All the same, I never think it does any harm to remind writers how much the publishing industry middlemen (and women) can make off their endeavor, and remind them that now they can choose whether or not to make their contribution to support those peoples’ lifestyles. And it does no harm to remind publishers and agents that authors now know it too.

Tigers remain an endangered species. Are agents? Should they be? Let me know how you feel.

NO COMMENTS

  1. This article feels off to me, and not of the usual quality I expect from this site. There’s the mean-spirited bitter digs at an act of philanthropy, which make a kind of off-centre ad hominem attack on Ms. Manus as an agent; then there’s the poorly connected and half-hearted jabs at agents in general.

    But the prevailing tone is bitter and the outcome is petty. I’d suggest taking it down, as it only detracts from an otherwise quality site. You’re better than this, TeleRead. Rise above.

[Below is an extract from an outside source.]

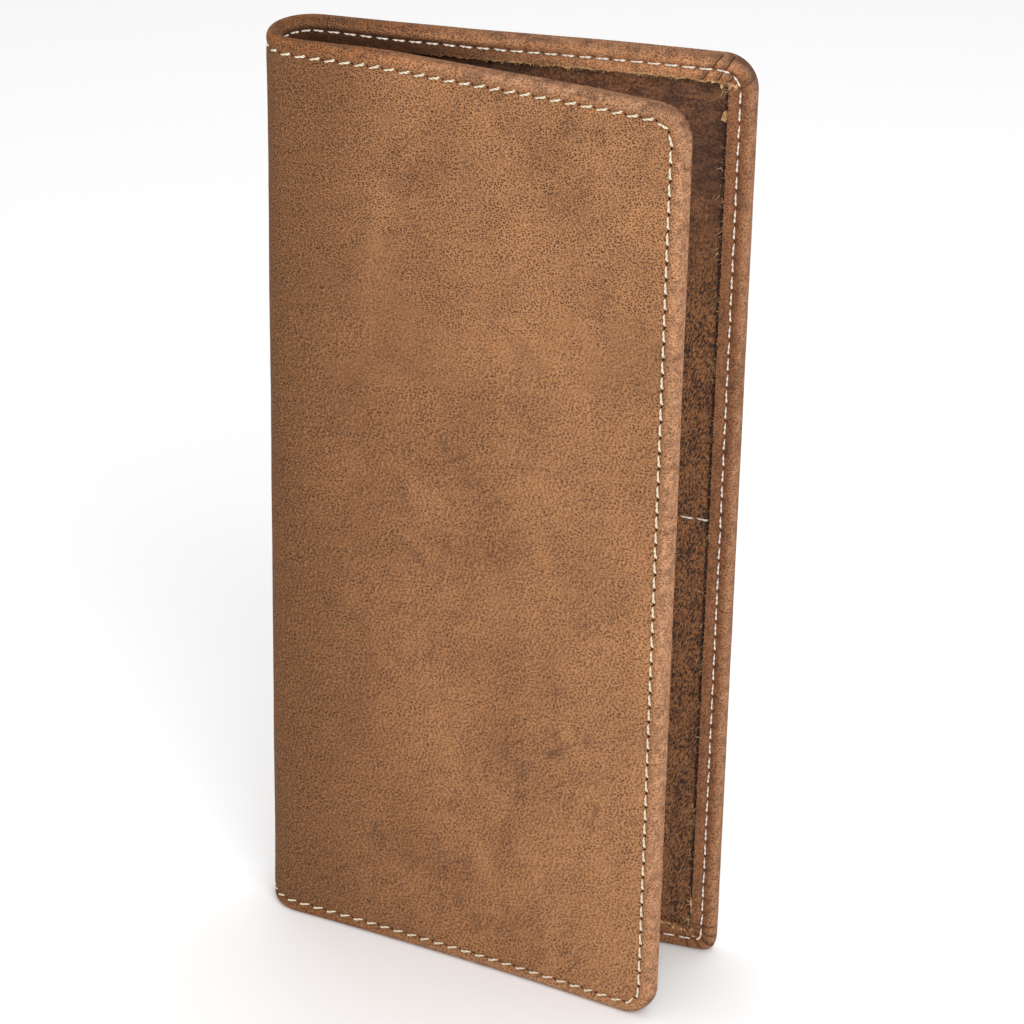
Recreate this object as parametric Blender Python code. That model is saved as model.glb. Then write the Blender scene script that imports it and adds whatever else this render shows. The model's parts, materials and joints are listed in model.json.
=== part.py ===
"""A tall bifold rodeo wallet that stands part open on its short edges.

Metres, +Z up. The fold is at -X and the free edges at +X; the front cover is on the -Y side.
Every piece is first made flat, as leather is cut: s runs along the outer surface from the middle of the
fold, d is the depth from the outer surface inwards, and z is the height. wrap() then bends it round
the fold, and climb() sets its height.
"""
import math

import bmesh
import bpy
from mathutils import Matrix, Vector

# Overall sizes
HEIGHT = 0.184
BACK_LENGTH = 0.0824
FRONT_LENGTH = 0.0792
BACK_RISE = 0.0013
CORNER_RADIUS = 0.0065

# The fold and the curve of the covers, as the wallet stands
BEND_RADIUS = 0.0078
COVER_ANGLE = math.radians(10.7)
BACK_BOW = math.radians(-3.0)
FRONT_BOW = math.radians(4.8)

# Thickness of each layer, and the space between layers
COVER_LEATHER = 0.0010
HEM_LEATHER = 0.0009
LINING = 0.0002
WALL = 0.0002
CARD_LEATHER = 0.00035
TOP_CARD_LEATHER = 0.00045
SLIP_LEATHER = 0.0006
LAYER_GAP = 0.0001

# The turned edge and its seam
RIM_WALL = 0.0012
RIM_ROUND = 0.0014
HEM_WIDTH = 0.0048
HEM_CORNER = 0.0012
PANEL_PLAY = 0.0003
SEAM_INSET = 0.0027
THREAD_RADIUS = 0.00035
GROOVE_PLAY = 0.0001

# Pocket mouths, measured from the end of the bend, and the stitched line between the banks of cards
WALL_MOUTH = 0.0030
CARD_MOUTHS = (0.0080, 0.0205)
TOP_CARD_MOUTH = 0.0330
SLIP_MOUTH = 0.0160
DIVIDER_HEIGHT = 0.0934

# The two lines that the fold turns on
CLOSING = math.radians(7.7)
MITRE_SPARE = math.radians(1.5)
HINGE_GAP = 0.0003
THREAD_SETBACK = 0.0006

# Facets
CORNER_STEPS = 5
RIM_STEPS = 3
BEND_STEPS = 7
COVER_STEPS = 6
THREAD_SIDES_STEP = 1
OVERRUN = 0.005
WELD = 1e-7

BEND_TURN = math.pi / 2 - COVER_ANGLE / 2
BEND_END = BEND_RADIUS * BEND_TURN
HINGE_S = BEND_END / 2
STACK = (LINING, WALL, *(CARD_LEATHER for mouth in CARD_MOUTHS), TOP_CARD_LEATHER)
EDGE_THICKNESS = COVER_LEATHER + sum(STACK) + (len(STACK) + 1) * LAYER_GAP + HEM_LEATHER
HEM_DEPTH = EDGE_THICKNESS - HEM_LEATHER
MITRE = (CLOSING + MITRE_SPARE) / 2

SIDES = {
    "back": (1, BACK_LENGTH, BACK_BOW),
    "front": (-1, FRONT_LENGTH, FRONT_BOW),
}


def wrap(s, d):
    """The plan position (x, y) of a point at s along the outer surface and d below it."""
    side, length, bow = SIDES["back"] if s >= 0 else SIDES["front"]
    run = abs(s)
    if run <= BEND_END:
        turn = run / BEND_RADIUS
        reach = BEND_RADIUS - d
        return -reach * math.cos(turn), side * reach * math.sin(turn)
    start = math.pi / 2 - BEND_TURN
    lean = start + (run - BEND_END) * bow / length
    big = length / bow
    x = -BEND_RADIUS * math.cos(BEND_TURN) + big * (math.sin(lean) - math.sin(start))
    y = BEND_RADIUS * math.sin(BEND_TURN) + big * (math.cos(start) - math.cos(lean))
    return x + d * math.sin(lean), side * (y - d * math.cos(lean))


def climb(s, z):
    """The height of a point once the back half is cut taller, evenly from the end of the bend to its free edge."""
    return z * (1 + max(s - BEND_END, 0.0) / BACK_LENGTH * BACK_RISE / HEIGHT)


def stations():
    """The places along s where a flat piece is split, so that it bends evenly."""
    bend = [BEND_END * step / BEND_STEPS for step in range(BEND_STEPS + 1)]
    places = {0.0}
    for side, length, _ in SIDES.values():
        cover = [BEND_END + length * step / COVER_STEPS for step in range(1, COVER_STEPS)]
        places.update(side * place for place in bend + cover)
    return sorted(places)


def slab(near, far, low, high, outer, inner, corner=0.0):
    """A flat slab in s, d and z, with its two far corners round."""
    bm = bmesh.new()
    size = Vector((far - near, inner - outer, high - low))
    centre = Vector((near + far, outer + inner, low + high)) / 2
    bmesh.ops.create_cube(bm, size=1.0, matrix=Matrix.Translation(centre) @ Matrix.Diagonal((*size, 1.0)))
    if corner > 0:
        ends = [edge for edge in bm.edges
                if abs(edge.verts[0].co.y - edge.verts[1].co.y) > size.y / 2
                and edge.verts[0].co.x > centre.x]
        bmesh.ops.bevel(bm, geom=ends, offset=corner, segments=CORNER_STEPS, profile=0.5, affect="EDGES")
    return bm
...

  2. Fair enough, David, but at a time when agents’ role in the publishing process is being questioned as never before, it’s a questionable signal to be sending to writers. As a comparison, Blackstone head Stephen Schwarzman’s lavish 2007 Park Avenue birthday party had a significant reputational impact on the entire private equity profession, as pension funds questioned just what he was doing with the pensioners’ money that he invested on their behalf. Agents aren’t in a fiduciary relationship to their authors, but I think similar concerns about the position and perception of the profession apply.